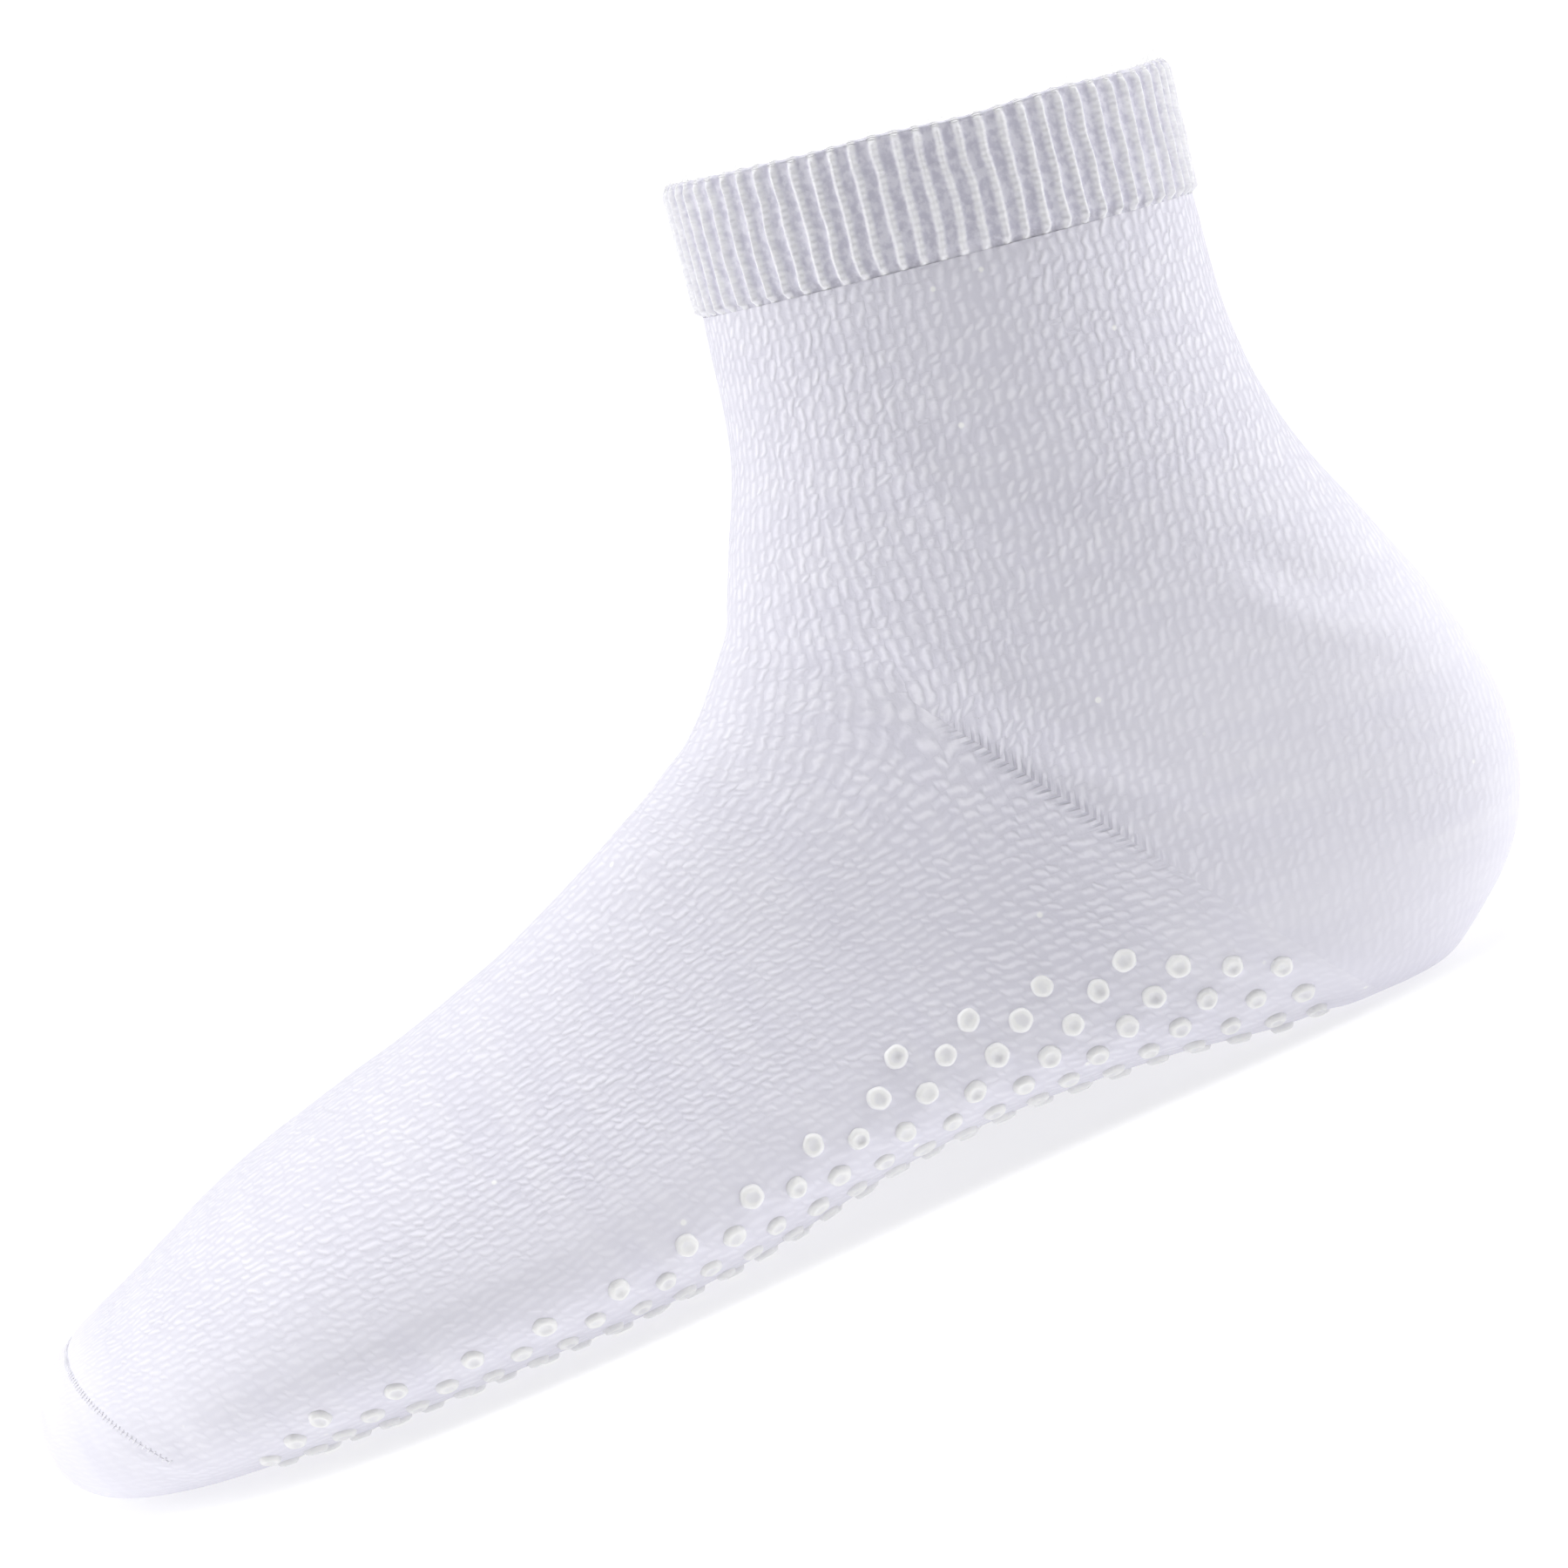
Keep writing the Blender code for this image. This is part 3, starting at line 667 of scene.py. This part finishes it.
chances = np.random.default_rng(11)
rib_of = np.arange(RIB_COUNT * POINTS_A_RIB) / POINTS_A_RIB
down = np.linspace(0, 1, CUFF_RINGS)
sway = np.zeros((CUFF_RINGS, len(rib_of)))
lift = np.zeros((CUFF_RINGS, len(rib_of)))
for ring in range(CUFF_RINGS):
    for rib in range(RIB_COUNT):
        where = Vector((rib * 0.35, down[ring] * 2.6, 4.0))
        loose = Vector((rib * 0.9, down[ring] * 4.5, 9.0))
        here = slice(rib * POINTS_A_RIB, (rib + 1) * POINTS_A_RIB)
        sway[ring, here] = 0.15 * noise.noise(where) + 0.10 * noise.noise(loose)
        lift[ring, here] = 0.16 * noise.noise(loose + Vector((0, 0, 7.0)))
sway = (np.roll(sway, 6, axis=1) + np.roll(sway, -6, axis=1) + 2 * sway) / 4
cuff_rings = []
for ring in range(CUFF_RINGS):
    rise = LEG_LENGTH - CUFF_HEIGHT * down[ring]
    low = ring_of_points(leg_section(rise), len(rib_of), CUFF_STEP)
    high = ring_of_points(leg_section(rise), len(rib_of), CUFF_STEP + RIB_HEIGHT)
    phase = (rib_of + sway[ring]) % 1.0
    ridge = np.exp(-((phase - 0.5) / 0.20) ** 2) * (1 + lift[ring])
    fade_top = smooth_step(-0.03, 0.05, down[ring])
    end_here = smooth_step(0.92 + 0.04 * ridge, 0.965 + 0.035 * ridge, down[ring])
    share = ridge * (0.35 + 0.65 * fade_top) * (1 - end_here) - END_SINK * end_here
    cuff_rings.append(low + (high - low) * share[:, None])
cuff_outside = np.array(cuff_rings)
rim_dip = -RIM_DIP * np.sin(rib_of / RIB_COUNT * 2 * math.pi) ** 2
rim_wave = np.array([RIM_WAVE * noise.noise(Vector((rib * 0.22, 2.0, 5.0))) for rib in rib_of])
leg_up = np.array(Vector((math.sin(LEG_LEAN), 0, math.cos(LEG_LEAN))))
rim_shape = (rim_dip + rim_wave)[None, :] * smooth_step(0.5, 0.0, down)[:, None]
cuff_outside = cuff_outside + rim_shape[:, :, None] * leg_up
turn_in = []
for step in np.linspace(0, math.pi, RIM_RINGS)[1:]:
    inward = (1 - math.cos(step)) / 2
    proud = CUFF_STEP + RIM_ROLL - inward * (CUFF_WALL + LINING_SINK)
    rolled = ring_of_points(leg_section(LEG_LENGTH), len(rib_of), proud)
    ridge = np.exp(-(((rib_of + sway[0]) % 1.0 - 0.5) / 0.22) ** 2)
    lifted = math.sin(step) * RIM_HEIGHT + ridge * RIM_RIB_HEIGHT * math.sin(step)
    turn_in.append(rolled + (rim_shape[0] + lifted)[:, None] * leg_up)
inner = []
for part in np.linspace(0, 1, LINING_RINGS)[1:]:
    rise = LEG_LENGTH - (CUFF_HEIGHT + LINING_BELOW) * part
    ring = ring_of_points(leg_section(rise), len(rib_of), CUFF_STEP + RIM_ROLL - CUFF_WALL - LINING_SINK)
    beside = sway[min(int(part * CUFF_RINGS), CUFF_RINGS - 1)]
    furrow = np.exp(-(((rib_of + beside) % 1.0 - 0.5) / 0.25) ** 2)
    outward = ring_of_points(leg_section(rise), len(rib_of), CUFF_STEP) - ring
    outward /= np.linalg.norm(outward, axis=1, keepdims=True)
    ring = ring + outward * (furrow * FURROW_DEPTH)[:, None]
    inner.append(ring + (rim_shape[0] * (1 - part))[:, None] * leg_up)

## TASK
Reproduce the material precisely, including every line.

## CORRECT RESPONSE
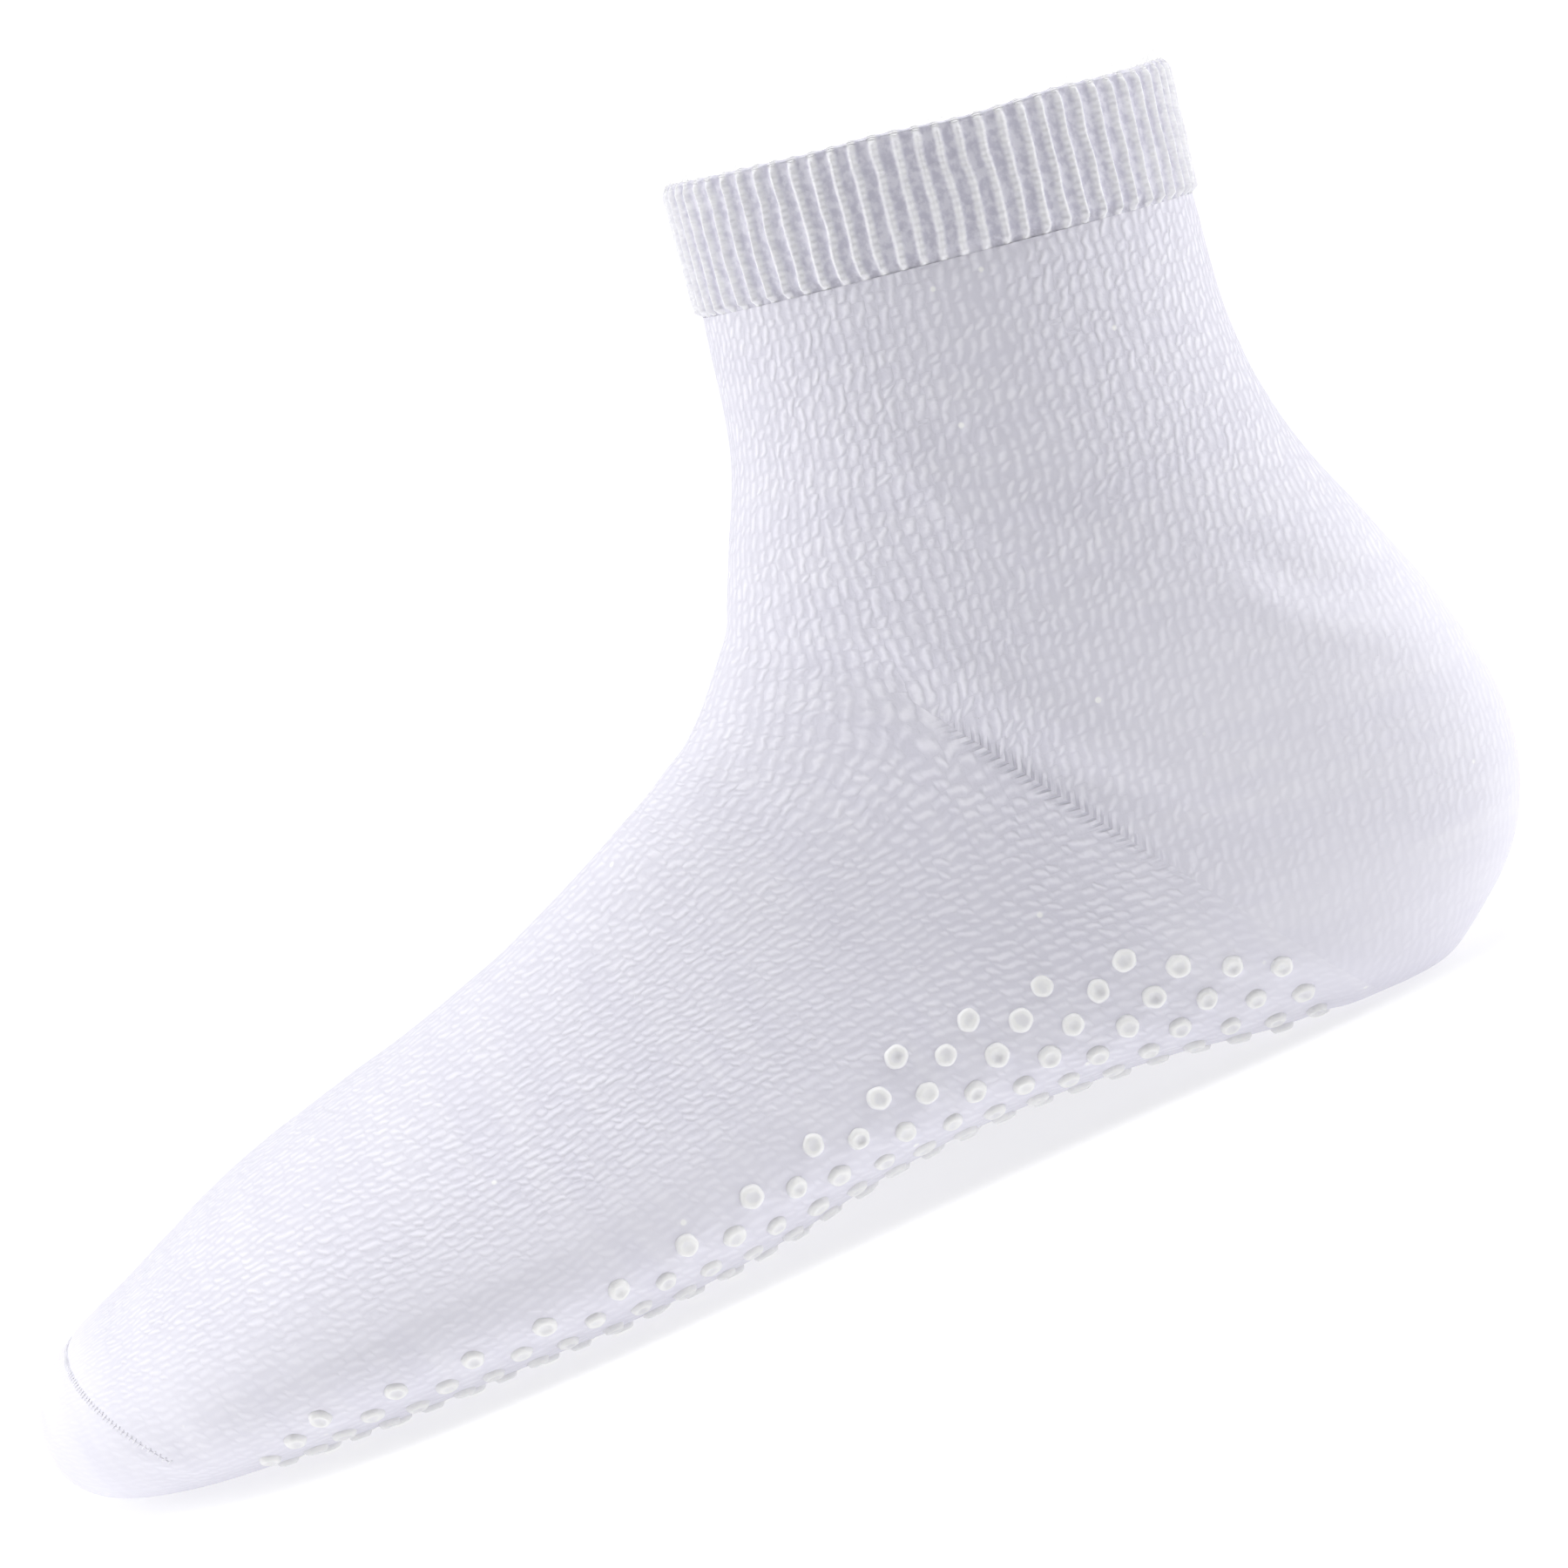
Keep writing the Blender code for this image. This is part 3, starting at line 667 of scene.py. This part finishes it.
chances = np.random.default_rng(11)
rib_of = np.arange(RIB_COUNT * POINTS_A_RIB) / POINTS_A_RIB
down = np.linspace(0, 1, CUFF_RINGS)
sway = np.zeros((CUFF_RINGS, len(rib_of)))
lift = np.zeros((CUFF_RINGS, len(rib_of)))
for ring in range(CUFF_RINGS):
    for rib in range(RIB_COUNT):
        where = Vector((rib * 0.35, down[ring] * 2.6, 4.0))
        loose = Vector((rib * 0.9, down[ring] * 4.5, 9.0))
        here = slice(rib * POINTS_A_RIB, (rib + 1) * POINTS_A_RIB)
        sway[ring, here] = 0.15 * noise.noise(where) + 0.10 * noise.noise(loose)
        lift[ring, here] = 0.16 * noise.noise(loose + Vector((0, 0, 7.0)))
sway = (np.roll(sway, 6, axis=1) + np.roll(sway, -6, axis=1) + 2 * sway) / 4
cuff_rings = []
for ring in range(CUFF_RINGS):
    rise = LEG_LENGTH - CUFF_HEIGHT * down[ring]
    low = ring_of_points(leg_section(rise), len(rib_of), CUFF_STEP)
    high = ring_of_points(leg_section(rise), len(rib_of), CUFF_STEP + RIB_HEIGHT)
    phase = (rib_of + sway[ring]) % 1.0
    ridge = np.exp(-((phase - 0.5) / 0.20) ** 2) * (1 + lift[ring])
    fade_top = smooth_step(-0.03, 0.05, down[ring])
    end_here = smooth_step(0.92 + 0.04 * ridge, 0.965 + 0.035 * ridge, down[ring])
    share = ridge * (0.35 + 0.65 * fade_top) * (1 - end_here) - END_SINK * end_here
    cuff_rings.append(low + (high - low) * share[:, None])
cuff_outside = np.array(cuff_rings)
rim_dip = -RIM_DIP * np.sin(rib_of / RIB_COUNT * 2 * math.pi) ** 2
rim_wave = np.array([RIM_WAVE * noise.noise(Vector((rib * 0.22, 2.0, 5.0))) for rib in rib_of])
leg_up = np.array(Vector((math.sin(LEG_LEAN), 0, math.cos(LEG_LEAN))))
rim_shape = (rim_dip + rim_wave)[None, :] * smooth_step(0.5, 0.0, down)[:, None]
cuff_outside = cuff_outside + rim_shape[:, :, None] * leg_up
turn_in = []
for step in np.linspace(0, math.pi, RIM_RINGS)[1:]:
    inward = (1 - math.cos(step)) / 2
    proud = CUFF_STEP + RIM_ROLL - inward * (CUFF_WALL + LINING_SINK)
    rolled = ring_of_points(leg_section(LEG_LENGTH), len(rib_of), proud)
    ridge = np.exp(-(((rib_of + sway[0]) % 1.0 - 0.5) / 0.22) ** 2)
    lifted = math.sin(step) * RIM_HEIGHT + ridge * RIM_RIB_HEIGHT * math.sin(step)
    turn_in.append(rolled + (rim_shape[0] + lifted)[:, None] * leg_up)
inner = []
for part in np.linspace(0, 1, LINING_RINGS)[1:]:
    rise = LEG_LENGTH - (CUFF_HEIGHT + LINING_BELOW) * part
    ring = ring_of_points(leg_section(rise), len(rib_of), CUFF_STEP + RIM_ROLL - CUFF_WALL - LINING_SINK)
    beside = sway[min(int(part * CUFF_RINGS), CUFF_RINGS - 1)]
    furrow = np.exp(-(((rib_of + beside) % 1.0 - 0.5) / 0.25) ** 2)
    outward = ring_of_points(leg_section(rise), len(rib_of), CUFF_STEP) - ring
    outward /= np.linalg.norm(outward, axis=1, keepdims=True)
    ring = ring + outward * (furrow * FURROW_DEPTH)[:, None]
    inner.append(ring + (rim_shape[0] * (1 - part))[:, None] * leg_up)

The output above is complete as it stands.